MY APPROACH TO HELPING
Reaching out to a complete stranger for emotional support is not easy! The healing process can be perceived as the beginning of a challenging journey. The healing process will require your willingness to want to make changes in your life. Some of us may have grown up in cultures in which asking for help is considered to be taboo or a sign of weakness. Some of us may simply not know how to ask for help and have grown used to placing our own emotional needs last. I whole-heartedly believe that the quality of our relationships with ourselves will directly impact the quality of our relationships with those around us.
Finding the right therapist is the first step in the therapeutic process. I want to invite you to view "asking for help" as a strength and an acknowledgment that the "status quo" is no longer serving you. It’s OK to fear change. Feeling heard, respected, understood, safe, and comfortable with your therapist can make the journey of self-discovery much easier.
As an adjunct faculty member and group facilitator at Pepperdine University, I have learned that the best way to assist others is through collaboration and compassion. I am passionate about witnessing others grow emotionally and live more meaningful lives.
I have a great sense of appreciation regarding the impacts of cultural societal norms, age, and family expectations on individuals’ mental well being. I have had the privilege of working with many clients struggling with developing a life that feels "balanced" and less stressful while continuing to show up for their loved ones.
REMEMBER, " YOU CAN'T POUR FROM AN EMPTY CUP." The first step towards developing healthy relationships is to build a healthy relationship with yourself.
Therapy can be the stepping stone towards learning to be "OK" with creating space or yourself in the world that can appear demanding at the time.
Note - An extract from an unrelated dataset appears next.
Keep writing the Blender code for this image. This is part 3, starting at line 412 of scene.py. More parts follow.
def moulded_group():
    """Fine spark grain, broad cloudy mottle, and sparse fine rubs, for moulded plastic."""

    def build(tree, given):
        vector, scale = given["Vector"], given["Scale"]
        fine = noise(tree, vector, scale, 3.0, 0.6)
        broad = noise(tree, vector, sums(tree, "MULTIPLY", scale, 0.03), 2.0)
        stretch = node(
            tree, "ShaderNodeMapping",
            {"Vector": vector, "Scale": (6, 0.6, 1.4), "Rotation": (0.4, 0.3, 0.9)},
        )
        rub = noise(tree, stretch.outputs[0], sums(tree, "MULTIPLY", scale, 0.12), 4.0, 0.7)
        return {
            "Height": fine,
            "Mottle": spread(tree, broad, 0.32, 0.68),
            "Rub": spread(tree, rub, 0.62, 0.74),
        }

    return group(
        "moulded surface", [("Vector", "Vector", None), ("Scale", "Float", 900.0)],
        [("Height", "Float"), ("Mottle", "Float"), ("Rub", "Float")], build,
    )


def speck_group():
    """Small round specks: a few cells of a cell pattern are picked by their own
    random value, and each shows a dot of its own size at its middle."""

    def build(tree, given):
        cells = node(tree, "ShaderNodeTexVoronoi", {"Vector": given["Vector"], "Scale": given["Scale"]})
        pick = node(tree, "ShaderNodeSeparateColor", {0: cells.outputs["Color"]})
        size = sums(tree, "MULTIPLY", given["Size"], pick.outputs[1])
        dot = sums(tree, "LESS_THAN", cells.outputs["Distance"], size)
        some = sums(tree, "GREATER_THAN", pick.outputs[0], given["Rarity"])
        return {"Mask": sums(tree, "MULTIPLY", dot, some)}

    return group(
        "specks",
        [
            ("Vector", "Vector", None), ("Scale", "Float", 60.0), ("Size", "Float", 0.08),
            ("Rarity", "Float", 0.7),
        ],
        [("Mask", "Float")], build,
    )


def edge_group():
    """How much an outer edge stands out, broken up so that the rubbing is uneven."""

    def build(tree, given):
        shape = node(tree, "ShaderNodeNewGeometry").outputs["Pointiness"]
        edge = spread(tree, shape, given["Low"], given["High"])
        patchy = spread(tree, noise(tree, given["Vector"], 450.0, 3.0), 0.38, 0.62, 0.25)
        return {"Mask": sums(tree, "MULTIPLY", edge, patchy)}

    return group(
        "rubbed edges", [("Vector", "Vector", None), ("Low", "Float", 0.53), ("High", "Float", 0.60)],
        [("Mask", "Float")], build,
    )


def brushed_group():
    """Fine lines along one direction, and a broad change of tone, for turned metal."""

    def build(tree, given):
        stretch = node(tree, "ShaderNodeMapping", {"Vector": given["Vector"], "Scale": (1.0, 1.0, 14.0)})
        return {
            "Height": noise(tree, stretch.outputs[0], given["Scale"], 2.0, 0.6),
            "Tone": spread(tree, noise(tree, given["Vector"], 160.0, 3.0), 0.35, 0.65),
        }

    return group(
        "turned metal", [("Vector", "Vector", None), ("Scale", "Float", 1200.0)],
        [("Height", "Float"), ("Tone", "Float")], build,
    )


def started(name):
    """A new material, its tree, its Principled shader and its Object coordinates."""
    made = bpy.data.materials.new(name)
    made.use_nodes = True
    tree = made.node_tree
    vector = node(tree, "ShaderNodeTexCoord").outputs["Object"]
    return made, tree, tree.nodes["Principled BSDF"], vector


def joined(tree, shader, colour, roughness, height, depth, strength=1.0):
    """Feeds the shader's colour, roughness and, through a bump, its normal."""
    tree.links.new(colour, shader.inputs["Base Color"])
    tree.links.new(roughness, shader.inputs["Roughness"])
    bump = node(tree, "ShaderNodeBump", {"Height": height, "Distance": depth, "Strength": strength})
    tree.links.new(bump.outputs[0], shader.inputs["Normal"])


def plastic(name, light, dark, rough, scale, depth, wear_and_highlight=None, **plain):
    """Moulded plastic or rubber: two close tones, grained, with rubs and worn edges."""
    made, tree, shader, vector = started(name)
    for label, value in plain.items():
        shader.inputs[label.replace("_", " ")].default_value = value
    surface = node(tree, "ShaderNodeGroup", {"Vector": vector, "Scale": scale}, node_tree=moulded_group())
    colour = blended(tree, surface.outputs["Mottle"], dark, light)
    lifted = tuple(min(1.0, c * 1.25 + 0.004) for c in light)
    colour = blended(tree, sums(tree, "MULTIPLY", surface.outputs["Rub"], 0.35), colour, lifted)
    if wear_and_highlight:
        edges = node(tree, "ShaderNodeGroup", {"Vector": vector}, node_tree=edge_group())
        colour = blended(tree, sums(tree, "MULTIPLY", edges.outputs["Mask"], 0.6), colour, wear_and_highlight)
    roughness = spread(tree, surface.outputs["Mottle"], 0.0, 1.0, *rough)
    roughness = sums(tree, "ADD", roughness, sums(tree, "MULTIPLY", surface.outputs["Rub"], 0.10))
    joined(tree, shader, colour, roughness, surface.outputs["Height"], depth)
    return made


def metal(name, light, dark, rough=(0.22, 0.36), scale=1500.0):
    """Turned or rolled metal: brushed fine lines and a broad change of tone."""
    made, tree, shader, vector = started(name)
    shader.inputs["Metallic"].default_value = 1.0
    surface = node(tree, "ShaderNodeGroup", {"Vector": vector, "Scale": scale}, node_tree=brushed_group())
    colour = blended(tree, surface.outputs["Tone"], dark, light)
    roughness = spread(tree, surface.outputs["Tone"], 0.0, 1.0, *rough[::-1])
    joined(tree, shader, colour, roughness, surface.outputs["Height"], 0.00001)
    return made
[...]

Clients often report that they find my therapeutic approach to be compassionate and nonjudgmental. My goal is to tailor sessions to meet your unique individual therapeutic needs, as no two individuals are the same. My therapeutic approach is solution focused and aims to provide clients with healthy coping skills and helpful emotional tools.
Master’s of Arts, Clinical Psychology, emphasis in Marriage and Family Therapy.
Pepperdine University, Irvine
Bachelor’s of Art, Psychology and Social Behavior,
University of California Irvine
In addition to my clinical practice, I am an Adjunct Professor at Pepperdine Graduate School of Education and Psychology where I have taught since 2016.
I currently teach Professional Ethics and Law for Mental Health Professionals.
I have also been facilitating a weekly Women’s Support Group at Pepperdine Community Center since 2014.